▶ _Exercise_: All the data should come back exactly as it was given.

▶ _Given data_:

....................

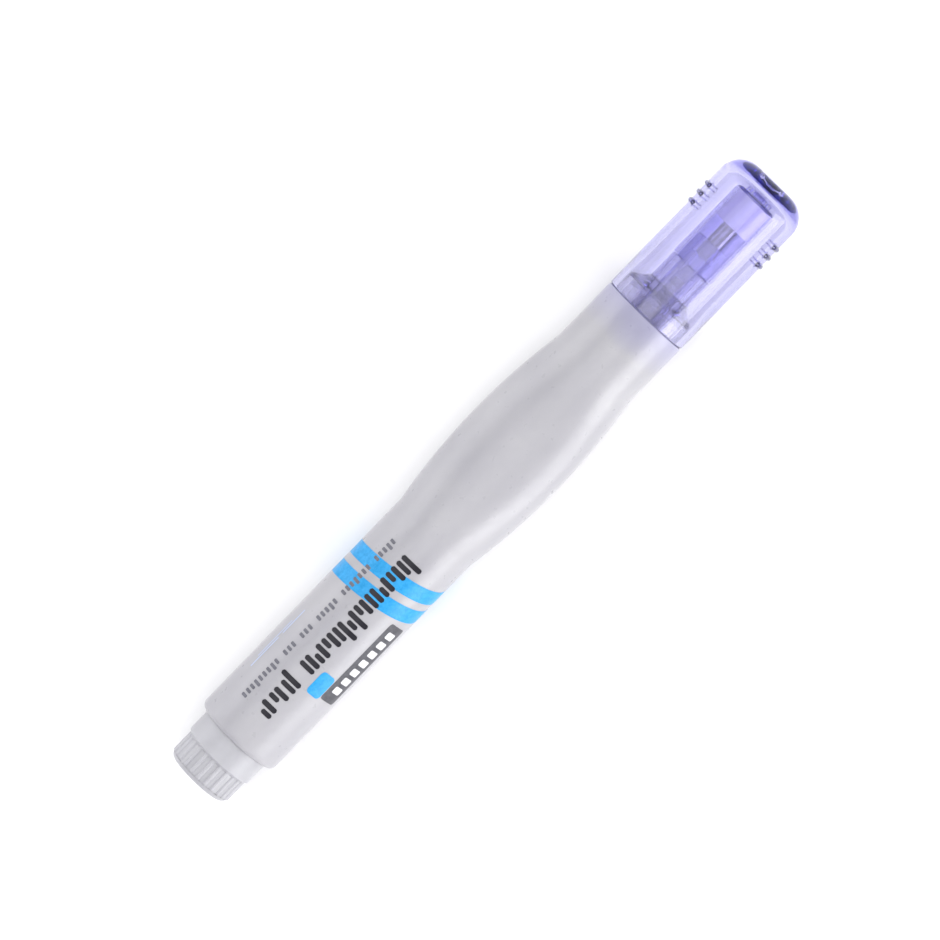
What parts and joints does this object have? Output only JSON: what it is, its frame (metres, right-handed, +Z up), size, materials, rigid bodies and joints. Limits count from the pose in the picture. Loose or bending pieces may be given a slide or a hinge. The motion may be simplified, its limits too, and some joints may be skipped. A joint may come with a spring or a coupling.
{
  "type": "correction fluid pen",
  "caption": "Squeeze-type correction fluid pen with a pinched translucent bottle, sprung needle tip, clear pull-off cap and fluted end plug.",
  "frame": {"origin": "on the surface that the pen lies on, below the middle of its length", "axes": "+X along the pen from the end plug to the cap, +Y across the wide side of the squeeze grip, +Z up, across its pinched side"},
  "size_m": [0.135, 0.0186, 0.0158],
  "materials": {
    "bottle_plastic": "translucent white low-density polyethylene, satin",
    "plug_plastic": "translucent white polyethylene, satin",
    "nozzle_plastic": "translucent violet polypropylene, satin",
    "carrier_plastic": "translucent violet polypropylene, satin",
    "tip_steel": "turned stainless steel",
    "needle_steel": "drawn stainless steel",
    "collar_plastic": "natural acetal",
    "spring_steel": "stainless spring wire",
    "ball_steel": "ground steel ball",
    "cap_plastic": "clear violet-tinted polystyrene, polished",
    "inner_cap_plastic": "translucent violet polypropylene",
    "seal_rubber": "soft thermoplastic rubber"
  },
  "bodies": {
    "bottle": {"bottle": "bottle_plastic", "nozzle_body": "nozzle_plastic", "tip_carrier": "carrier_plastic", "metal_tip": "tip_steel", "spring_retainer": "collar_plastic", "valve_spring": "spring_steel"},
    "cap": {"cap_shell": "cap_plastic", "inner_cap": "inner_cap_plastic", "tip_seal": "seal_rubber"},
    "end_plug": {"end_plug": "plug_plastic"},
    "valve_needle": {"valve_needle": "needle_steel", "needle_collar": "collar_plastic"},
    "agitator_ball": {"agitator_ball": "ball_steel"}
  },
  "joints": [
    {"name": "cap_slide", "type": "slide", "parent": "bottle", "child": "cap", "axis": [1, 0, 0], "range_m": [0, 0.035]},
    {"name": "end_plug_slide", "type": "slide", "parent": "bottle", "child": "end_plug", "axis": [-1, 0, 0], "range_m": [0, 0.012]},
    {"name": "valve_needle_slide", "type": "slide", "parent": "bottle", "child": "valve_needle", "axis": [-1, 0, 0], "range_m": [0, 0.0004], "stiffness_N_per_m": 600, "springref_m": -0.0008, "deforming": ["valve_spring"]},
    {"name": "agitator_ball_slide", "type": "slide", "parent": "bottle", "child": "agitator_ball", "axis": [1, 0, 0], "range_m": [-0.017, 0.0195]}
  ]
}
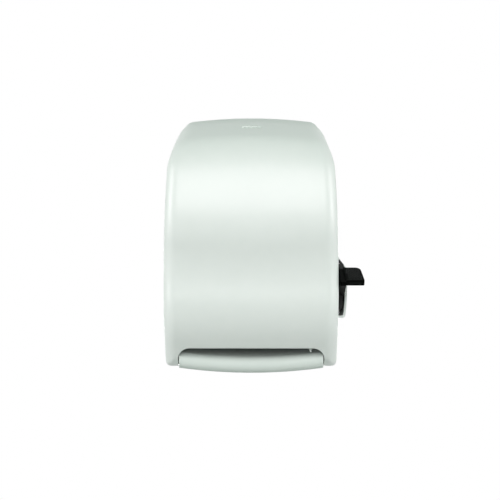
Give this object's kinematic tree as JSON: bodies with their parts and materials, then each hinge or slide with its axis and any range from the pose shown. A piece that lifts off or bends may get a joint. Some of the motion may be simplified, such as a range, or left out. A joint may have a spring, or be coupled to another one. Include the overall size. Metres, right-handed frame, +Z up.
{
  "type": "lever paper towel dispenser",
  "caption": "Wall-mounted lever dispenser for a paper towel roll: hinged S-curved cover, side lever geared to a feed roller, toothed tear bar and a lower tray.",
  "frame": {"origin": "centre of the four wall screw holes, on the wall plane", "axes": "+Y points into the wall, so the front faces -Y; +Z is up; +X is to the right, seen from the front"},
  "size_m": [0.3262, 0.2351, 0.4173],
  "materials": {
    "cover_white": "gloss, pearl white",
    "housing_white": "satin",
    "lever_black": "fine grain",
    "frame_grey": "satin",
    "steel": "brushed",
    "rubber": "matt",
    "nylon": "satin",
    "clip_white": "satin"
  },
  "bodies": {
    "chassis": {"back_housing": "housing_white", "outlet_tray": "cover_white", "lever_shroud": "cover_white", "left_frame": "frame_grey", "right_frame": "frame_grey", "left_bush": "nylon", "right_bush": "nylon", "pinch_pivot_shaft": "steel", "paper_guide": "frame_grey", "tear_bar": "steel", "tear_bar_screws": "steel", "tear_bar_end_clip": "clip_white", "lever_axle": "steel", "axle_clip": "steel", "lever_bumper": "rubber", "hinge_pins": "steel", "right_roll_arm": "frame_grey", "right_roll_stud": "steel", "arm_hinge_bracket": "frame_grey", "arm_hinge_pin": "steel", "frame_screws": "steel", "roll_arm_screws": "steel", "lever_spring": "steel", "arm_spring": "steel", "pinch_springs": "steel"},
    "cover": {"front_cover": "cover_white", "lock_body": "cover_white", "lock_nut": "steel"},
    "lock": {"lock_plug": "cover_white", "lock_cam": "steel", "cam_screw": "steel"},
    "lever": {"lever_handle": "lever_black", "sector_gear": "nylon"},
    "clutch": {"one_way_clutch": "steel", "drive_pinion": "nylon"},
    "feed_roller": {"feed_shaft": "nylon", "feed_sleeves": "rubber", "feed_shaft_clips": "steel"},
    "pinch_frame": {"pinch_carrier": "frame_grey"},
    "pinch_roll": {"pinch_roller": "rubber"},
    "left_arm": {"left_roll_arm": "frame_grey", "left_roll_stud": "steel"},
    "left_hub": {"left_roll_hub": "nylon"},
    "right_hub": {"right_roll_hub": "nylon"}
  },
  "joints": [
    {"name": "cover_hinge", "type": "hinge", "parent": "chassis", "child": "cover", "pos_m": [0, -0.0946, -0.1845], "axis": [1, 0, 0], "range_deg": [0, 90]},
    {"name": "lock_turn", "type": "hinge", "parent": "cover", "child": "lock", "pos_m": [0, -0.098, 0.18], "axis": [0, 0, 1], "range_deg": [0, 90]},
    {"name": "lever_swing", "type": "hinge", "parent": "chassis", "child": "lever", "pos_m": [0, -0.095, -0.07], "axis": [1, 0, 0], "range_deg": [0, 50], "stiffness_Nm_per_rad": 0.2, "springref_deg": -85.94, "deforming": ["lever_spring"]},
    {"name": "clutch_turn", "type": "hinge", "parent": "chassis", "child": "clutch", "pos_m": [0, -0.12275, -0.11806], "axis": [1, 0, 0], "range_deg": [-214.29, 0]},
    {"name": "feed_turn", "type": "hinge", "parent": "chassis", "child": "feed_roller", "pos_m": [0, -0.12275, -0.11806], "axis": [1, 0, 0], "range_deg": [-214.29, 0]},
    {"name": "pinch_swing", "type": "hinge", "parent": "chassis", "child": "pinch_frame", "pos_m": [0, -0.08228, -0.09443], "axis": [1, 0, 0], "range_deg": [0, 8], "stiffness_Nm_per_rad": 1, "springref_deg": -11.46, "deforming": ["pinch_springs"]},
    {"name": "pinch_turn", "type": "hinge", "parent": "pinch_frame", "child": "pinch_roll", "pos_m": [0, -0.09428, -0.12843], "axis": [1, 0, 0], "range_deg": [0, 370.13]},
    {"name": "left_arm_swing", "type": "hinge", "parent": "chassis", "child": "left_arm", "pos_m": [-0.1073, -0.012, 0.084], "axis": [0, 0, -1], "range_deg": [0, 8], "stiffness_Nm_per_rad": 1, "springref_deg": -17.19, "deforming": ["arm_spring"]},
    {"name": "left_hub_turn", "type": "hinge", "parent": "left_arm", "child": "left_hub", "pos_m": [-0.1, -0.118, 0.084], "axis": [1, 0, 0], "continuous": true},
    {"name": "right_hub_turn", "type": "hinge", "parent": "chassis", "child": "right_hub", "pos_m": [0.1, -0.118, 0.084], "axis": [1, 0, 0], "continuous": true}
  ],
  "couplings": [
    {"joint": "clutch_turn", "follows": "lever_swing", "ratio": -4.2857},
    {"joint": "feed_turn", "follows": "lever_swing", "ratio": -4.2857},
    {"joint": "pinch_turn", "follows": "lever_swing", "ratio": 7.4026}
  ]
}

....................

▶ _Result_:
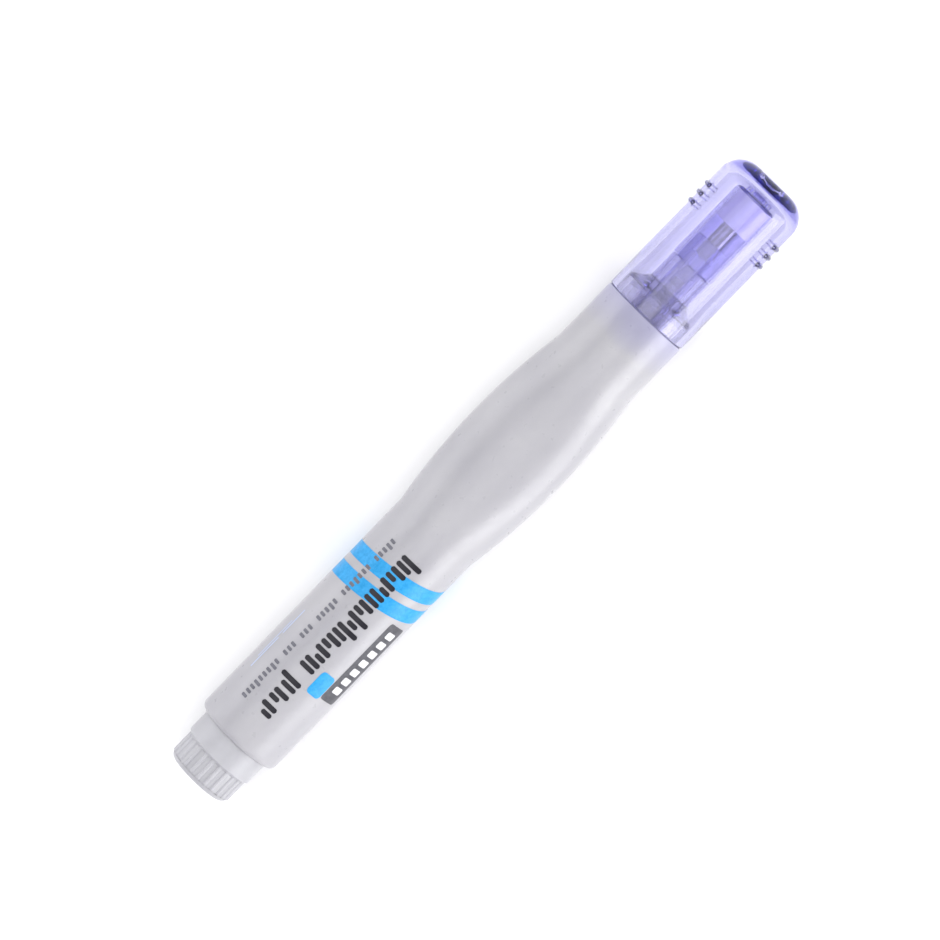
What parts and joints does this object have? Output only JSON: what it is, its frame (metres, right-handed, +Z up), size, materials, rigid bodies and joints. Limits count from the pose in the picture. Loose or bending pieces may be given a slide or a hinge. The motion may be simplified, its limits too, and some joints may be skipped. A joint may come with a spring or a coupling.
{
  "type": "correction fluid pen",
  "caption": "Squeeze-type correction fluid pen with a pinched translucent bottle, sprung needle tip, clear pull-off cap and fluted end plug.",
  "frame": {"origin": "on the surface that the pen lies on, below the middle of its length", "axes": "+X along the pen from the end plug to the cap, +Y across the wide side of the squeeze grip, +Z up, across its pinched side"},
  "size_m": [0.135, 0.0186, 0.0158],
  "materials": {
    "bottle_plastic": "translucent white low-density polyethylene, satin",
    "plug_plastic": "translucent white polyethylene, satin",
    "nozzle_plastic": "translucent violet polypropylene, satin",
    "carrier_plastic": "translucent violet polypropylene, satin",
    "tip_steel": "turned stainless steel",
    "needle_steel": "drawn stainless steel",
    "collar_plastic": "natural acetal",
    "spring_steel": "stainless spring wire",
    "ball_steel": "ground steel ball",
    "cap_plastic": "clear violet-tinted polystyrene, polished",
    "inner_cap_plastic": "translucent violet polypropylene",
    "seal_rubber": "soft thermoplastic rubber"
  },
  "bodies": {
    "bottle": {"bottle": "bottle_plastic", "nozzle_body": "nozzle_plastic", "tip_carrier": "carrier_plastic", "metal_tip": "tip_steel", "spring_retainer": "collar_plastic", "valve_spring": "spring_steel"},
    "cap": {"cap_shell": "cap_plastic", "inner_cap": "inner_cap_plastic", "tip_seal": "seal_rubber"},
    "end_plug": {"end_plug": "plug_plastic"},
    "valve_needle": {"valve_needle": "needle_steel", "needle_collar": "collar_plastic"},
    "agitator_ball": {"agitator_ball": "ball_steel"}
  },
  "joints": [
    {"name": "cap_slide", "type": "slide", "parent": "bottle", "child": "cap", "axis": [1, 0, 0], "range_m": [0, 0.035]},
    {"name": "end_plug_slide", "type": "slide", "parent": "bottle", "child": "end_plug", "axis": [-1, 0, 0], "range_m": [0, 0.012]},
    {"name": "valve_needle_slide", "type": "slide", "parent": "bottle", "child": "valve_needle", "axis": [-1, 0, 0], "range_m": [0, 0.0004], "stiffness_N_per_m": 600, "springref_m": -0.0008, "deforming": ["valve_spring"]},
    {"name": "agitator_ball_slide", "type": "slide", "parent": "bottle", "child": "agitator_ball", "axis": [1, 0, 0], "range_m": [-0.017, 0.0195]}
  ]
}
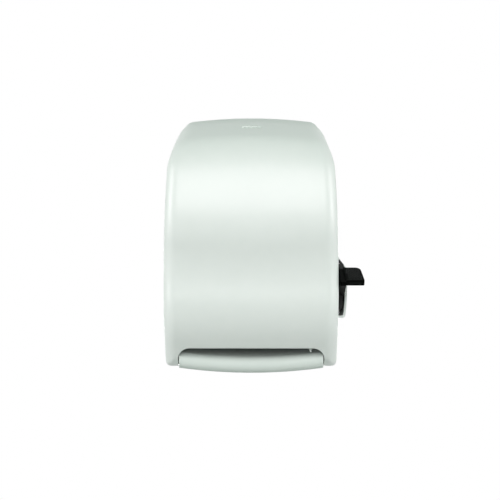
Give this object's kinematic tree as JSON: bodies with their parts and materials, then each hinge or slide with its axis and any range from the pose shown. A piece that lifts off or bends may get a joint. Some of the motion may be simplified, such as a range, or left out. A joint may have a spring, or be coupled to another one. Include the overall size. Metres, right-handed frame, +Z up.
{
  "type": "lever paper towel dispenser",
  "caption": "Wall-mounted lever dispenser for a paper towel roll: hinged S-curved cover, side lever geared to a feed roller, toothed tear bar and a lower tray.",
  "frame": {"origin": "centre of the four wall screw holes, on the wall plane", "axes": "+Y points into the wall, so the front faces -Y; +Z is up; +X is to the right, seen from the front"},
  "size_m": [0.3262, 0.2351, 0.4173],
  "materials": {
    "cover_white": "gloss, pearl white",
    "housing_white": "satin",
    "lever_black": "fine grain",
    "frame_grey": "satin",
    "steel": "brushed",
    "rubber": "matt",
    "nylon": "satin",
    "clip_white": "satin"
  },
  "bodies": {
    "chassis": {"back_housing": "housing_white", "outlet_tray": "cover_white", "lever_shroud": "cover_white", "left_frame": "frame_grey", "right_frame": "frame_grey", "left_bush": "nylon", "right_bush": "nylon", "pinch_pivot_shaft": "steel", "paper_guide": "frame_grey", "tear_bar": "steel", "tear_bar_screws": "steel", "tear_bar_end_clip": "clip_white", "lever_axle": "steel", "axle_clip": "steel", "lever_bumper": "rubber", "hinge_pins": "steel", "right_roll_arm": "frame_grey", "right_roll_stud": "steel", "arm_hinge_bracket": "frame_grey", "arm_hinge_pin": "steel", "frame_screws": "steel", "roll_arm_screws": "steel", "lever_spring": "steel", "arm_spring": "steel", "pinch_springs": "steel"},
    "cover": {"front_cover": "cover_white", "lock_body": "cover_white", "lock_nut": "steel"},
    "lock": {"lock_plug": "cover_white", "lock_cam": "steel", "cam_screw": "steel"},
    "lever": {"lever_handle": "lever_black", "sector_gear": "nylon"},
    "clutch": {"one_way_clutch": "steel", "drive_pinion": "nylon"},
    "feed_roller": {"feed_shaft": "nylon", "feed_sleeves": "rubber", "feed_shaft_clips": "steel"},
    "pinch_frame": {"pinch_carrier": "frame_grey"},
    "pinch_roll": {"pinch_roller": "rubber"},
    "left_arm": {"left_roll_arm": "frame_grey", "left_roll_stud": "steel"},
    "left_hub": {"left_roll_hub": "nylon"},
    "right_hub": {"right_roll_hub": "nylon"}
  },
  "joints": [
    {"name": "cover_hinge", "type": "hinge", "parent": "chassis", "child": "cover", "pos_m": [0, -0.0946, -0.1845], "axis": [1, 0, 0], "range_deg": [0, 90]},
    {"name": "lock_turn", "type": "hinge", "parent": "cover", "child": "lock", "pos_m": [0, -0.098, 0.18], "axis": [0, 0, 1], "range_deg": [0, 90]},
    {"name": "lever_swing", "type": "hinge", "parent": "chassis", "child": "lever", "pos_m": [0, -0.095, -0.07], "axis": [1, 0, 0], "range_deg": [0, 50], "stiffness_Nm_per_rad": 0.2, "springref_deg": -85.94, "deforming": ["lever_spring"]},
    {"name": "clutch_turn", "type": "hinge", "parent": "chassis", "child": "clutch", "pos_m": [0, -0.12275, -0.11806], "axis": [1, 0, 0], "range_deg": [-214.29, 0]},
    {"name": "feed_turn", "type": "hinge", "parent": "chassis", "child": "feed_roller", "pos_m": [0, -0.12275, -0.11806], "axis": [1, 0, 0], "range_deg": [-214.29, 0]},
    {"name": "pinch_swing", "type": "hinge", "parent": "chassis", "child": "pinch_frame", "pos_m": [0, -0.08228, -0.09443], "axis": [1, 0, 0], "range_deg": [0, 8], "stiffness_Nm_per_rad": 1, "springref_deg": -11.46, "deforming": ["pinch_springs"]},
    {"name": "pinch_turn", "type": "hinge", "parent": "pinch_frame", "child": "pinch_roll", "pos_m": [0, -0.09428, -0.12843], "axis": [1, 0, 0], "range_deg": [0, 370.13]},
    {"name": "left_arm_swing", "type": "hinge", "parent": "chassis", "child": "left_arm", "pos_m": [-0.1073, -0.012, 0.084], "axis": [0, 0, -1], "range_deg": [0, 8], "stiffness_Nm_per_rad": 1, "springref_deg": -17.19, "deforming": ["arm_spring"]},
    {"name": "left_hub_turn", "type": "hinge", "parent": "left_arm", "child": "left_hub", "pos_m": [-0.1, -0.118, 0.084], "axis": [1, 0, 0], "continuous": true},
    {"name": "right_hub_turn", "type": "hinge", "parent": "chassis", "child": "right_hub", "pos_m": [0.1, -0.118, 0.084], "axis": [1, 0, 0], "continuous": true}
  ],
  "couplings": [
    {"joint": "clutch_turn", "follows": "lever_swing", "ratio": -4.2857},
    {"joint": "feed_turn", "follows": "lever_swing", "ratio": -4.2857},
    {"joint": "pinch_turn", "follows": "lever_swing", "ratio": 7.4026}
  ]
}